Usage and Configuration:
Additional information and help is provided when invoking
eida-crawl-fdsnws-station
with the -h|--help
flag:
eida-crawl-fdsnws-station -h
Besides of specifying configuration options at the application's CLI, the
application also may be configuration by means of a configuration file. An
exemplary fully documented configuration file is provided under
eidaws.federator/config/eidaws_crawl_station_config.yml.example
.
Make sure that an Redis server instance is up and
running at redis://localhost:6379
. If using a container engine such as
Docker something like e.g.
docker run -d --name redis-test-server -p 6379:6379 --rm redis
should do it.
Also, make sure that you're executing the following commands from the repository's root directory.
Required test dependencies can be installed with
(cd eidaws.federator && pip install -r requirements/test.txt)
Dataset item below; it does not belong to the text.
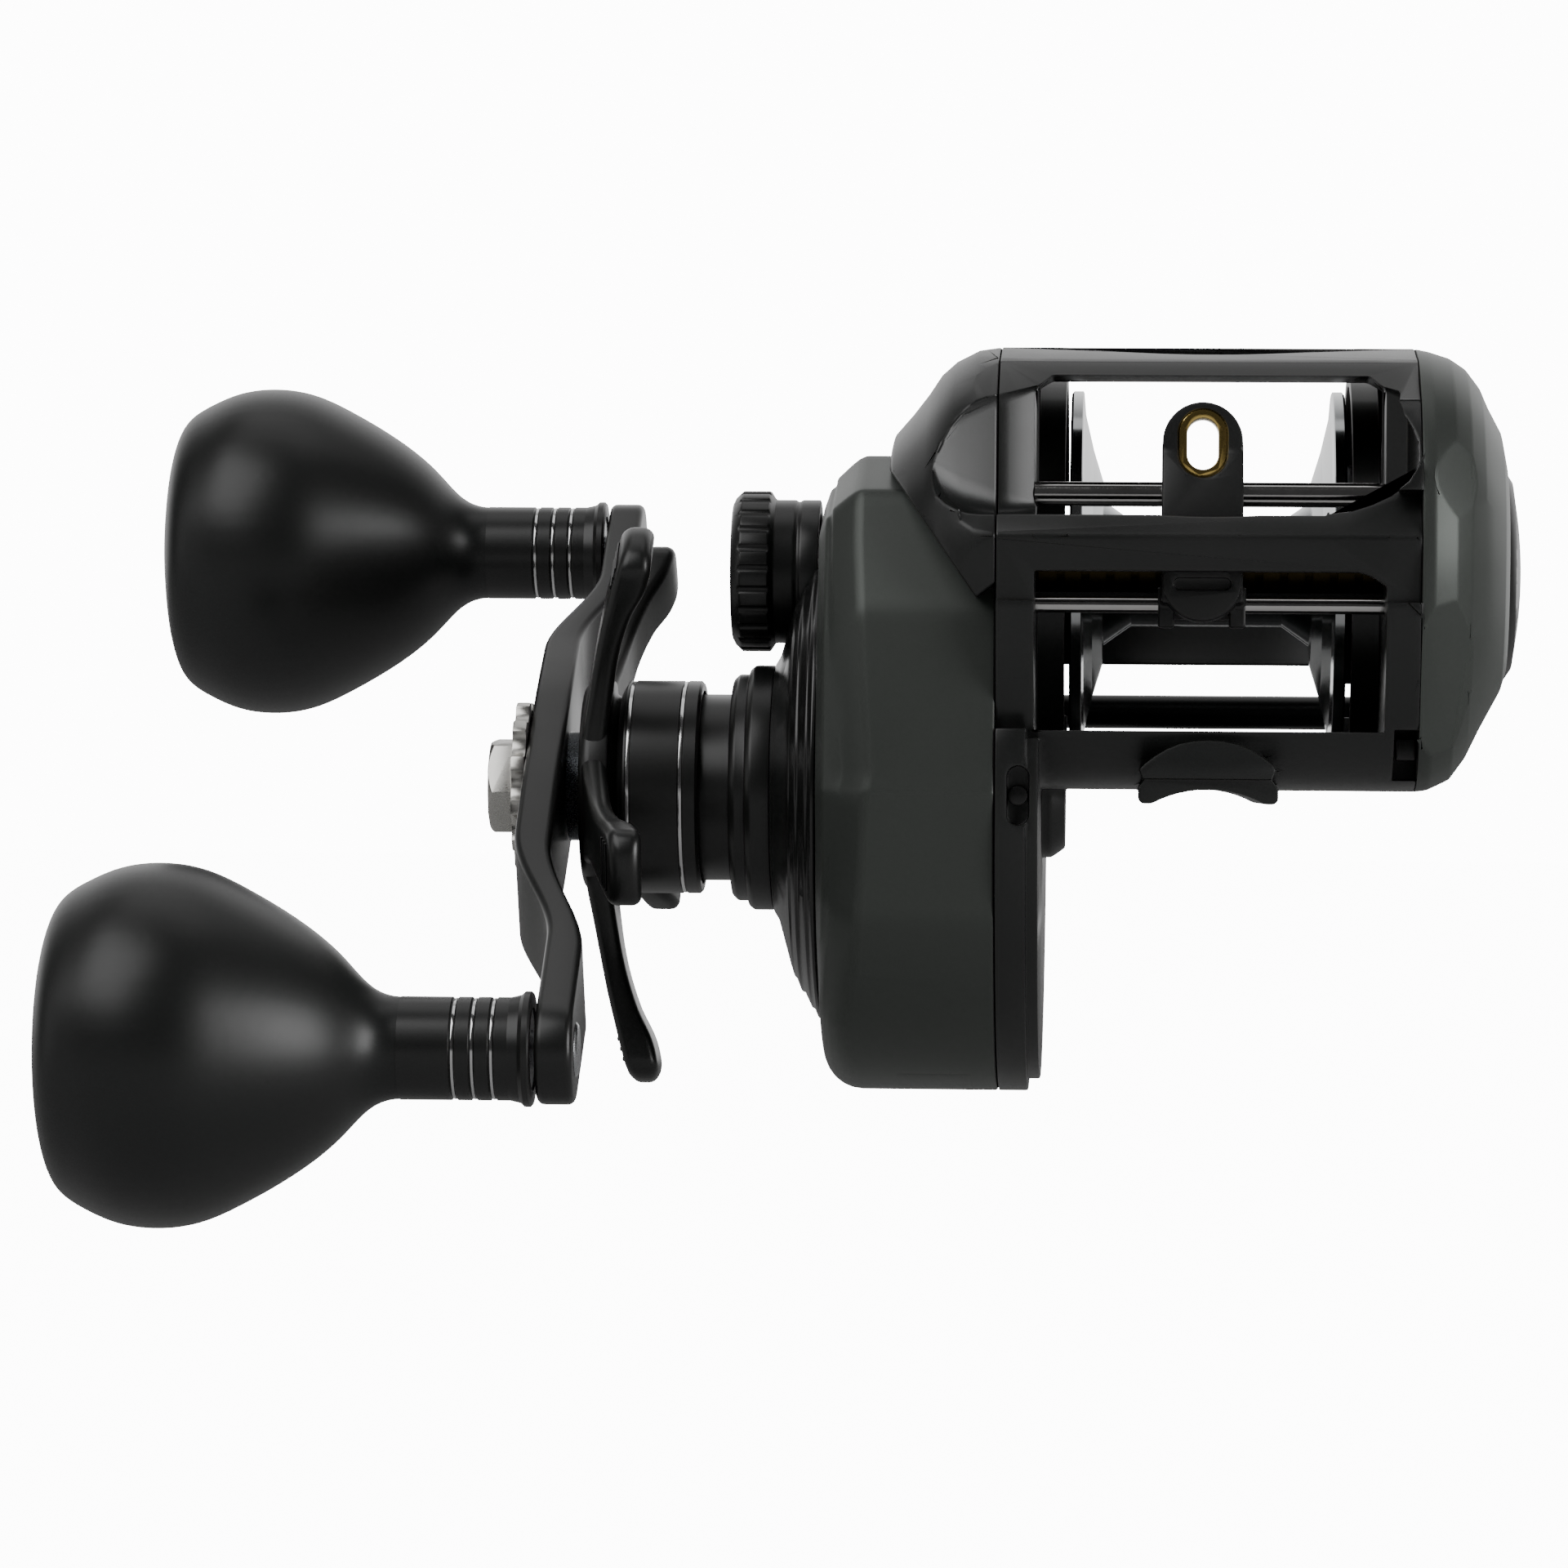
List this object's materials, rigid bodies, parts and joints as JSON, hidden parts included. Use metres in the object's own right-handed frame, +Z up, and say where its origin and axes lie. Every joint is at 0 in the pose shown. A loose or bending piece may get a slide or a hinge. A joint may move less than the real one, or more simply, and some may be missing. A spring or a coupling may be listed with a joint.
{
  "type": "baitcasting reel",
  "caption": "Low-profile right-hand baitcasting fishing reel with a double-knob power handle, star drag, level-wind line guide, thumb bar clutch and reel foot.",
  "frame": {"origin": "underside of the reel foot, midway across its width, straight under the spool axis", "axes": "+X from the handle to the palm side, along the spool axis; -Y towards the line guide (front); +Z up, away from the rod"},
  "size_m": [0.1545, 0.1233, 0.0938],
  "materials": {
    "frame_black": "satin black coating over cast aluminium",
    "cover_grey": "dark green-grey metallic satin",
    "trim_black": "satin black anodised",
    "knob_black": "soft-touch black",
    "polished_steel": "polished",
    "steel": "machined",
    "rod_chrome": "polished",
    "brass": "machined",
    "gold_ring": "polished",
    "spool_metal": "polished",
    "spring_steel": "drawn wire",
    "white_nylon": "moulded",
    "black_plastic": "moulded",
    "carbon_fibre": "woven"
  },
  "bodies": {
    "frame": {"frame": "frame_black", "gear_side_cover": "cover_grey", "port_cover": "cover_grey", "drive_housing": "trim_black", "drive_collar": "trim_black", "one_way_bearing": "steel", "drive_shaft_bearing": "steel", "clutch_posts": "steel", "yoke_springs": "spring_steel", "worm_bushings": "white_nylon", "worm_guard": "black_plastic", "upper_guide_rod": "rod_chrome", "lower_guide_rod": "rod_chrome", "palm_side_cover": "cover_grey", "palm_inner_plate": "black_plastic", "spool_bearings": "steel", "cover_screws": "steel"},
    "handle": {"handle_arm": "trim_black", "drive_shaft": "steel", "levelwind_drive_gear": "white_nylon", "drive_gear": "brass", "drag_washers": "carbon_fibre", "drag_disc": "steel", "drag_pressure_plate": "steel", "anti_reverse_sleeve": "steel", "drag_spring_washers": "spring_steel", "handle_nut": "polished_steel", "nut_retainer": "polished_steel", "handle_spacer": "trim_black", "knob_posts": "steel"},
    "star_drag": {"star_wheel": "trim_black", "star_sleeve": "trim_black", "star_nut": "steel"},
    "knob_a": {"knob_grip_a": "knob_black", "knob_collar_a": "trim_black", "knob_bearings_a": "steel", "knob_cap_a": "trim_black"},
    "knob_b": {"knob_grip_b": "knob_black", "knob_collar_b": "trim_black", "knob_bearings_b": "steel", "knob_cap_b": "trim_black"},
    "cast_control": {"cast_control_cap": "trim_black", "cast_control_shim": "brass"},
    "spool": {"spool": "spool_metal", "spool_shaft": "steel", "brake_cup": "spool_metal"},
    "thumb_bar": {"thumb_bar": "frame_black", "clutch_plate": "black_plastic"},
    "clutch_yoke": {"clutch_yoke": "white_nylon"},
    "pinion": {"pinion_gear": "brass"},
    "idler": {"idler_gear": "white_nylon"},
    "worm": {"worm_shaft": "brass", "worm_gear": "white_nylon"},
    "line_guide": {"line_guide": "black_plastic", "guide_insert": "gold_ring", "pawl": "steel", "pawl_cap": "black_plastic"},
    "brake_dial": {"brake_dial": "trim_black"},
    "brake_magnets": {"magnet_holder": "black_plastic"},
    "release_latch": {"release_latch": "trim_black"}
  },
  "joints": [
    {"name": "handle_turn", "type": "hinge", "parent": "frame", "child": "handle", "pos_m": [-0.071, -0.00465, 0.00135], "axis": [1, 0, 0], "continuous": true},
    {"name": "knob_a_spin", "type": "hinge", "parent": "handle", "child": "knob_a", "pos_m": [-0.09, -0.04738, -0.02576], "axis": [1, 0, 0], "continuous": true},
    {"name": "knob_b_spin", "type": "hinge", "parent": "handle", "child": "knob_b", "pos_m": [-0.09, 0.03807, 0.02846], "axis": [1, 0, 0], "continuous": true},
    {"name": "star_drag_turn", "type": "hinge", "parent": "handle", "child": "star_drag", "pos_m": [-0.066, -0.00465, 0.00135], "axis": [1, 0, 0], "range_deg": [-180, 180]},
    {"name": "cast_control_turn", "type": "hinge", "parent": "frame", "child": "cast_control", "pos_m": [-0.048, 0, 0.0252], "axis": [1, 0, 0], "range_deg": [-180, 180]},
    {"name": "spool_spin", "type": "hinge", "parent": "frame", "child": "spool", "pos_m": [0, 0, 0.0252], "axis": [1, 0, 0], "continuous": true},
    {"name": "thumb_press", "type": "slide", "parent": "frame", "child": "thumb_bar", "axis": [0, 0, -1], "range_m": [0, 0.003]},
    {"name": "yoke_slide", "type": "slide", "parent": "frame", "child": "clutch_yoke", "axis": [-1, 0, 0], "range_m": [0, 0.002], "deforming": ["yoke_springs"]},
    {"name": "pinion_spin", "type": "hinge", "parent": "clutch_yoke", "child": "pinion", "pos_m": [-0.028, 0, 0.0252], "axis": [1, 0, 0], "continuous": true},
    {"name": "idler_spin", "type": "hinge", "parent": "frame", "child": "idler", "pos_m": [-0.024, -0.01922, 0.01506], "axis": [1, 0, 0], "continuous": true},
    {"name": "worm_spin", "type": "hinge", "parent": "frame", "child": "worm", "pos_m": [0, -0.03, 0.0252], "axis": [1, 0, 0], "continuous": true},
    {"name": "line_guide_slide", "type": "slide", "parent": "frame", "child": "line_guide", "axis": [1, 0, 0], "range_m": [-0.0112, 0.0128]},
    {"name": "brake_dial_turn", "type": "hinge", "parent": "frame", "child": "brake_dial", "pos_m": [0.032, 0, 0.0252], "axis": [1, 0, 0], "range_deg": [0, 270]},
    {"name": "brake_magnet_slide", "type": "slide", "parent": "frame", "child": "brake_magnets", "axis": [-1, 0, 0], "range_m": [0, 0.0015]},
    {"name": "latch_slide", "type": "slide", "parent": "frame", "child": "release_latch", "axis": [0, 0, -1], "range_m": [0, 0.0018], "stiffness_N_per_m": 60}
  ],
  "couplings": [
    {"joint": "spool_spin", "follows": "handle_turn", "ratio": -7.1},
    {"joint": "pinion_spin", "follows": "handle_turn", "ratio": -7.1},
    {"joint": "idler_spin", "follows": "handle_turn", "ratio": -1.2727},
    {"joint": "worm_spin", "follows": "handle_turn", "ratio": 1.8667},
    {"joint": "yoke_slide", "follows": "thumb_press", "ratio": 0.66667},
    {"joint": "brake_magnet_slide", "follows": "brake_dial_turn", "m_per_rad": 0.00031831}
  ]
}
In order to run the tests, invoke
pytest eidaws.utils eidaws.federator
- AAI of both fdsnws-dataselect and fdsnws-availability resources is not implemented yet
- If caches are cold
fdsnws-station-xml&level=channel|response
metadata requests including only a single datacenter might be quite imperformant compared to a direct request to the corresponding datacenter. However, this limitation can be circumented if metadata is served from caches. For further information on how to keep caches hot, please refer to eida-crawl-fdsnws-station. - In certain cases, HTTP response codes might be misleading due to limitations of the FDSN webservice specification not fully prepared to operate in a distributed environment.